Woman sick at home on the couch

We have focused on health numbers in our weekly COVID-19 data reports, but this week we want to turn our attention to economic indicators.

After a sharp loss of jobs at the outset of the pandemic in March and April, El Paso began adding jobs back at a rapid rate in late spring and through the summer. But that growth stopped as COVID-19 infections soared in the fall.

Whether El Paso can resume its economic recovery in early 2021 likely will be determined by the same factors driving health outcomes: whether El Pasoans follow guidance to avoid gatherings, wear masks, practice social distancing and wash hands frequently.

Here’s our weekly COVID-19 data report.

Jobs and unemployment claims

The number of new unemployment claims in El Paso rose in October and November, the two months with the highest number of COVID-19 infections to date.

Data from Workforce Solutions Borderplex show that new unemployment claims in El Paso decreased each month from May through September after the initial shock from the pandemic led to widespread job losses as many businesses were forced to close their doors.

But the number of new jobless claims has risen each of the last two months.

Similarly, the number of employed El Pasoans showed strong growth from May through August, then stalled. 

The increase in new jobless claims started before County Judge Ricardo Samaniego’s Oct. 29 order that attempted to close some businesses in an effort to slow the spread of COVID-19. The order was largely ignored before it was struck down two weeks later by an appeals court.

Businesses are clearly suffering from public behavioral changes caused by the pandemic.

The sheer number of COVID-19 cases — more than 61,000 in October and November combined — sidelined large numbers of consumers. When people test positive, they quarantine for 10-14 days, so they’re not going to stores or restaurants or getting their hair cut. People hospitalized with the disease are sidelined as consumers even longer. Thousands more people who were exposed to people with COVID-19 also quarantined for days at a time until it was clear they weren’t infected.

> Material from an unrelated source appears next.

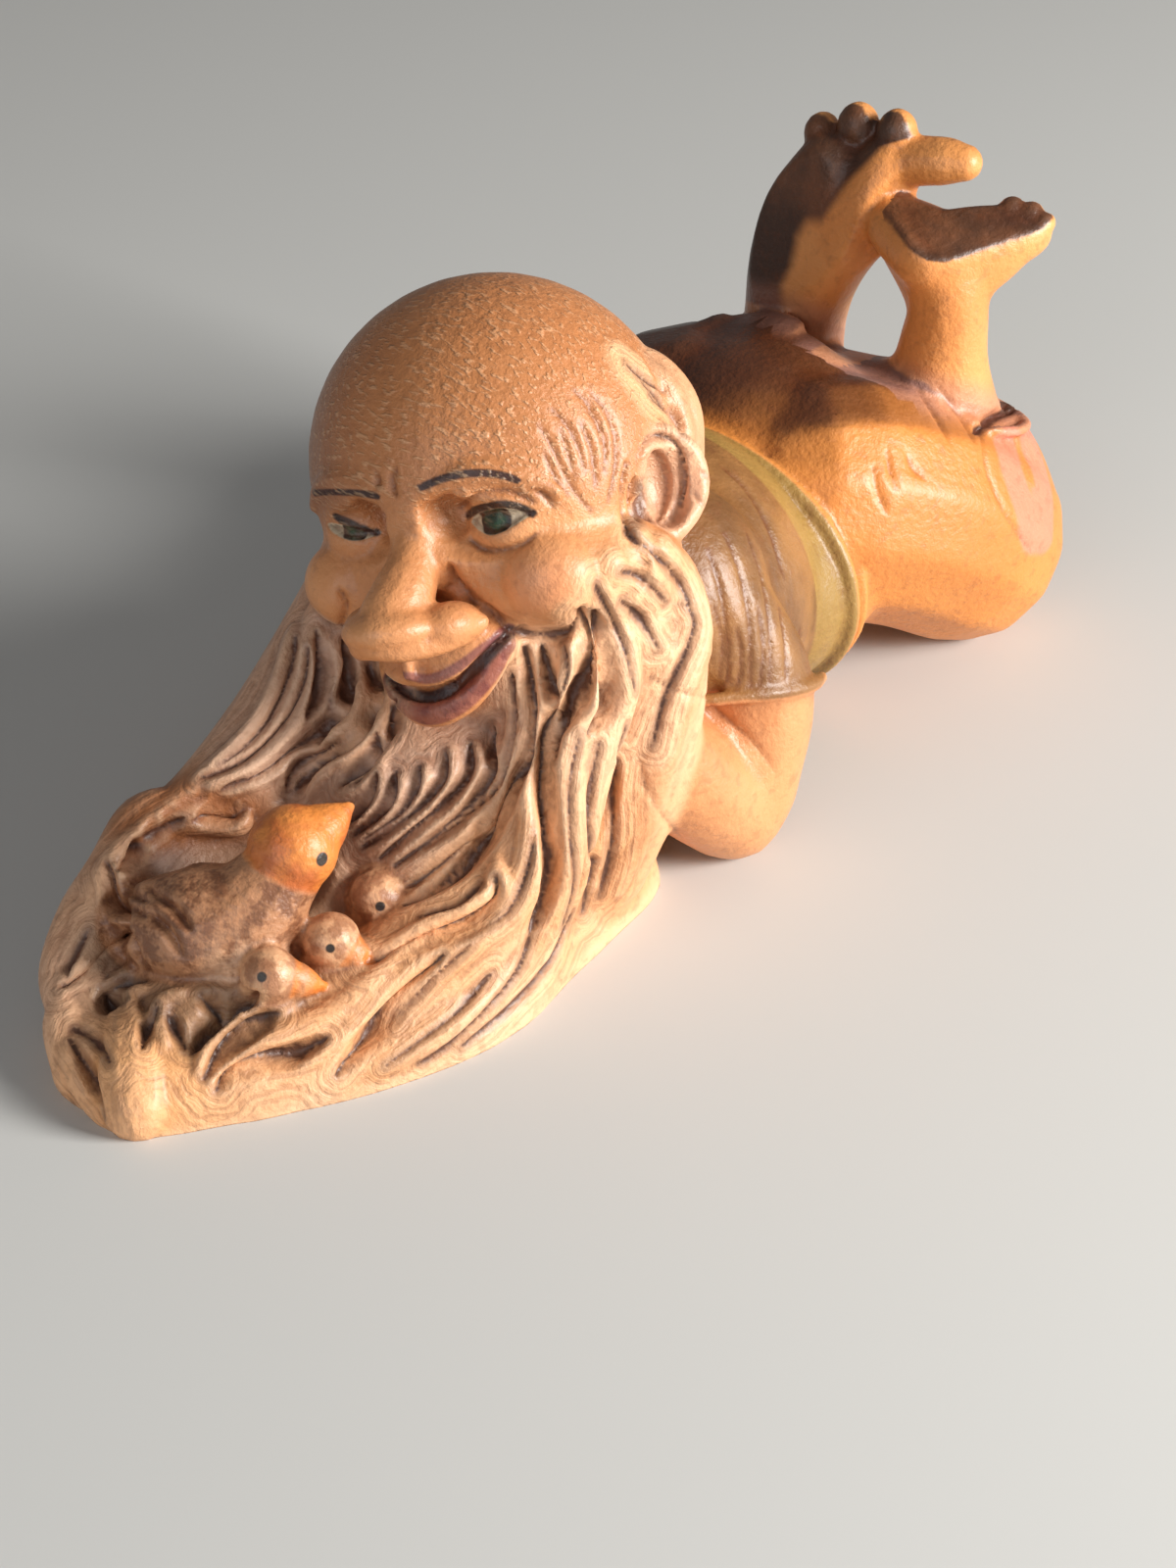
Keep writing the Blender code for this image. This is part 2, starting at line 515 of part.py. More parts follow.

Additionally, people trying to protect themselves from COVID-19 infection cut back on trips to stores and restaurants. 

Government response to COVID-19 often is described as balancing public health and economic concerns. But that is, in many ways, a misleading choice. 

Robust job growth is unlikely to occur as long as we face a serious public health threat. But that also means that the basic personal steps recommended to slow the virus spread also can serve as an economic boost.

The health picture

The number of new COVID-19 cases declined for a fourth consecutive week and is now down three-fourths from our peak the first week of November.

The key question is whether that downward trend will continue this coming week. If large numbers of El Pasoans ignored warnings against large Thanksgiving gatherings, a rise in new cases would start showing up in the next few days. If the decline continues, that would be a sign that El Pasoans heeded the warning, which would suggest they’d likely follow similar guidance over Christmas.

As cases have come down, the pressure on our hospitals has eased a bit.

The number of El Pasoans dying from COVID-19 remains shockingly high. El Paso continues to have about one COVID-19 death an hour.

The number of deaths should start declining in the coming days, reflecting the decline of infections that began about four weeks ago.

El Paso has had more than 1,600 confirmed and suspected COVID-19 deaths, with about 1,000 of those coming since Oct. 1 and 800 coming since Nov. 1. (El Paso Matters estimates the number of new deaths by using a formula that includes new confirmed deaths each week and the weekly change in deaths suspected of being caused by COVID-19. El Paso public health officials often take several weeks to confirm a COVID-related death, so the count of confirmed deaths seriously underestimates the number of people who have died.

Robert Moore is the founder and CEO of El Paso Matters. He has been a journalist in the Texas Borderlands since 1986.